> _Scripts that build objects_
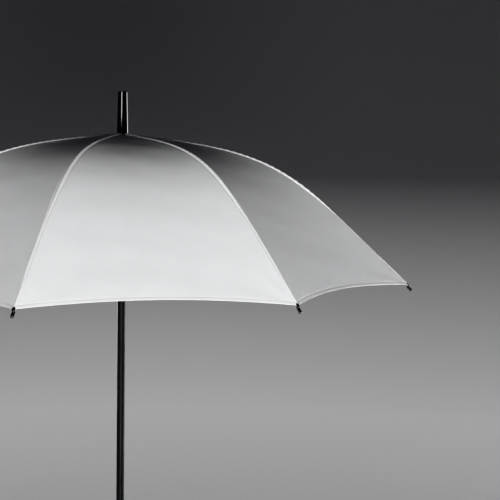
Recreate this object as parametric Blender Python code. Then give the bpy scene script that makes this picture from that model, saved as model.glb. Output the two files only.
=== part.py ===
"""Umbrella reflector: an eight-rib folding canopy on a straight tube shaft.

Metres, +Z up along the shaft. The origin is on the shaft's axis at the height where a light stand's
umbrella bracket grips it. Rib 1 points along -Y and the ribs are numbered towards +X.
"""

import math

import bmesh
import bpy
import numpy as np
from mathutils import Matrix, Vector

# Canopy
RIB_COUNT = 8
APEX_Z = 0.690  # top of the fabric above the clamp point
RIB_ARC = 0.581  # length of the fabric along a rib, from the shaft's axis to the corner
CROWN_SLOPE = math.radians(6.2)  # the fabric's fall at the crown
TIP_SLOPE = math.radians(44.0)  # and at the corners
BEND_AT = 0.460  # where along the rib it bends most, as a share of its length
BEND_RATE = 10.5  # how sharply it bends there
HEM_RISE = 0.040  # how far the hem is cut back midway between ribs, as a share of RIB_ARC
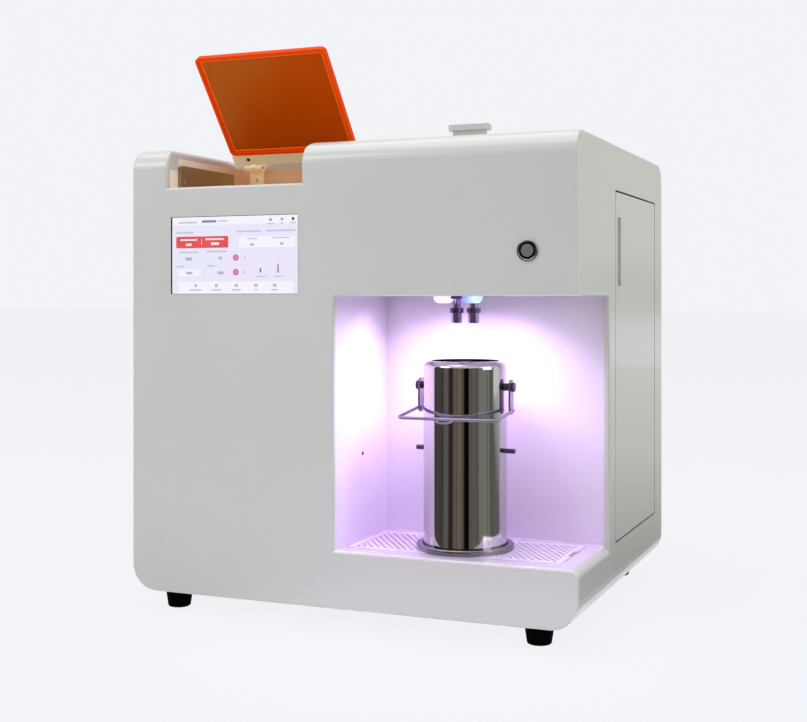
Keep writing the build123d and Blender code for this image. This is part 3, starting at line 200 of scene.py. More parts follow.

> _PROBLEM_
Print, please, the lines above from the very first through the one that holds "from mathutils import Matrix, Vector", both included, word for word and with nothing else.

> _TASK ANSWER_
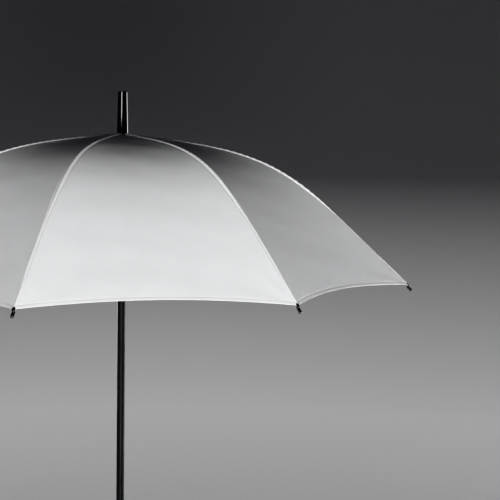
Recreate this object as parametric Blender Python code. Then give the bpy scene script that makes this picture from that model, saved as model.glb. Output the two files only.
=== part.py ===
"""Umbrella reflector: an eight-rib folding canopy on a straight tube shaft.

Metres, +Z up along the shaft. The origin is on the shaft's axis at the height where a light stand's
umbrella bracket grips it. Rib 1 points along -Y and the ribs are numbered towards +X.
"""

import math

import bmesh
import bpy
import numpy as np
from mathutils import Matrix, Vector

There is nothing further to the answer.